Bond also has adjusted its schedule to the needs of crews, providing 24/7 service, Gleiman says. If an order has a 6 a.m. curtain call, Bond brings in drivers at 4:30 a.m. to ensure timely delivery.

And when crews bring their own mockups and it's time to re-assemble the pieces, "it's never enough, it's never what they need," Costello says, noting that good contacts with union shops have helped solidify the Building Center's reputation with film production companies.

Burns says he typically finds out about shoots as the companies arrive in town and set up. He estimates his biggest deal to be $100,000 for Forrest Gump. On average, his sales to productions have been in the $10,000 to $15,000 range.

Solid Fakes Sales are nice, of course, but what seems to have captivated many dealers is that old Hollywood magic.
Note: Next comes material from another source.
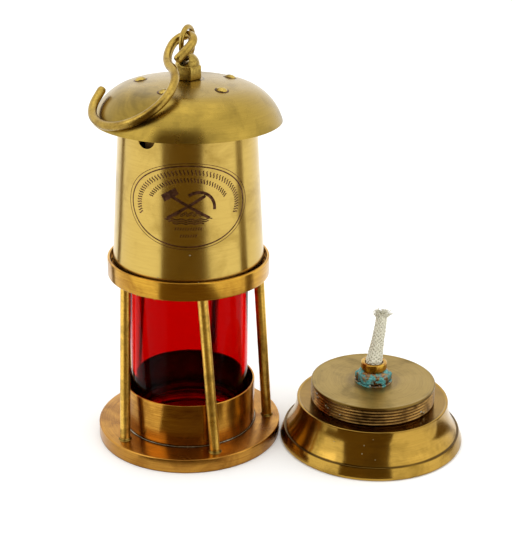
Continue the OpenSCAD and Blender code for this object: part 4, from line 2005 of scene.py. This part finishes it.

"You can't tell if it's a set. The carpenters have it down to a fine science," Turnage says. But while everything might look the same, these sets are not up to building codes.

When it came to The Perfect Storm's Crow's Nest bar, filmmakers did not want to use the actual bar, which is across the street from the docks. Instead, they built a full-size bar right on the shore, so the actors could be seen getting off their boats, walking across the dock, and heading directly into the bar.

If you want to have a drink in the bar constructed for the film, though, you are out of luck. Like many of the sets for which Costello has sold materials, it was dismantled and trucked away, while others have been donated to charities.

Another perk: rubbing elbows with the stars. For The Perfect Storm, they were George Clooney and Mark Wahlberg, who treated Gloucester with respect while filming there and pumping their own cash into local eateries. They also used a lot that borders The Building Center for afternoon hoops.

When filming for Body of Lies took place in September, Gleiman says she ate lunch with the stars, Leonardo DiCaprio and Russell Crowe. "For a 60-year-old lady, that's damn good!"